Heráclito (dos fragmentos):
"No mesmo rio entramos e não entramos, somos e não somos."
fonte:Os pensadores, ed. Abril, 1973, p. 90.

A música, do genial Cartola, adverte a pessoa que sair para o mundo é perigoso e imprevisível, um moinho, cujas engrenagens podem derrubar todos os nossos projetos de vida. Eu gostaria de sugerir não exatamente uma semelhança da música de Cartola com o fragmento de Heráclito, mas um complementação. Sim, o movimento, bem como o tempo, é como um rio, onde entramos e não entramos - somos e não somos, isto é, apesar da mesma aparência, minha e do rio, a essência já não é mais a mesma ("Em cada esquina cai um pouco a tua vida").
E mesmo a aparência também já não é mais a mesma, pois não percebemos a mudança no curto tempo, mas na longa duração, aproveitando aqui marginalmente o conceito de Braudel.
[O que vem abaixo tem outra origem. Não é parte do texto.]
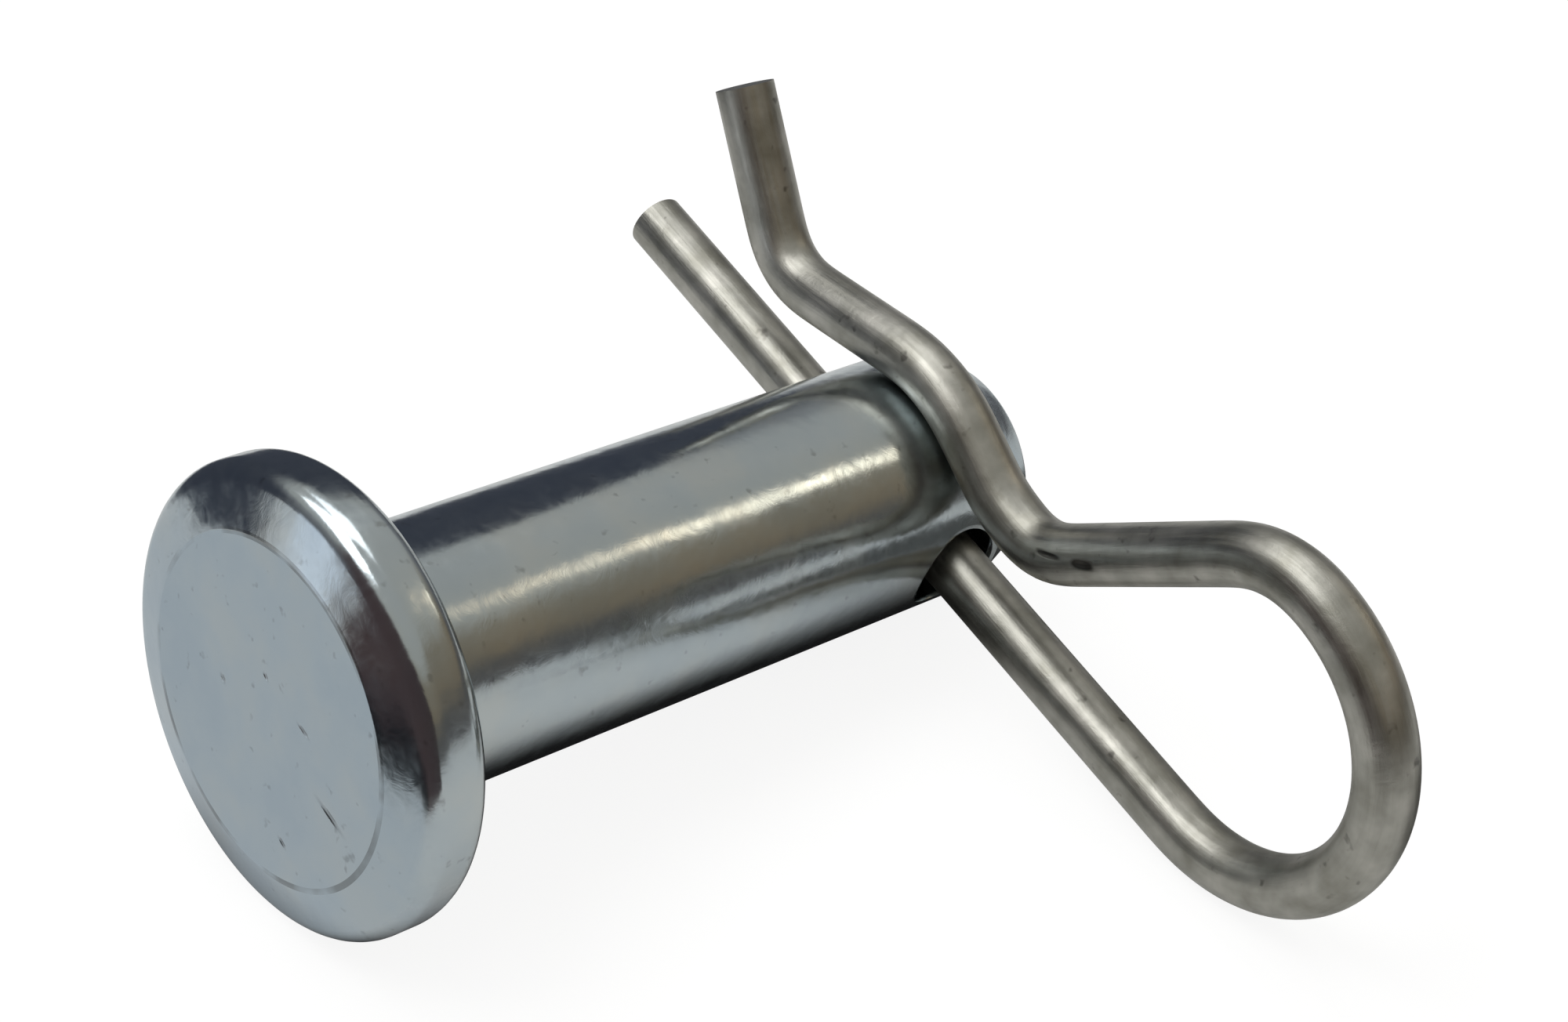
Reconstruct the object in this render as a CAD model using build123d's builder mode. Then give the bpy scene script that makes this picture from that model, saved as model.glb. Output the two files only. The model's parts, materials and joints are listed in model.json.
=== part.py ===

Mas também da vida faz parte um moinho, o engenho social no qual nos incluímos e por meio do qual atuamos. Nesse moinho ninguém deixa de passar e a cada momento um pedaço de nós se vai, transformando-nos sempre em outra coisa que não nós mesmos, apesar de lutarmos para manter a identidade, os projetos, os sonhos.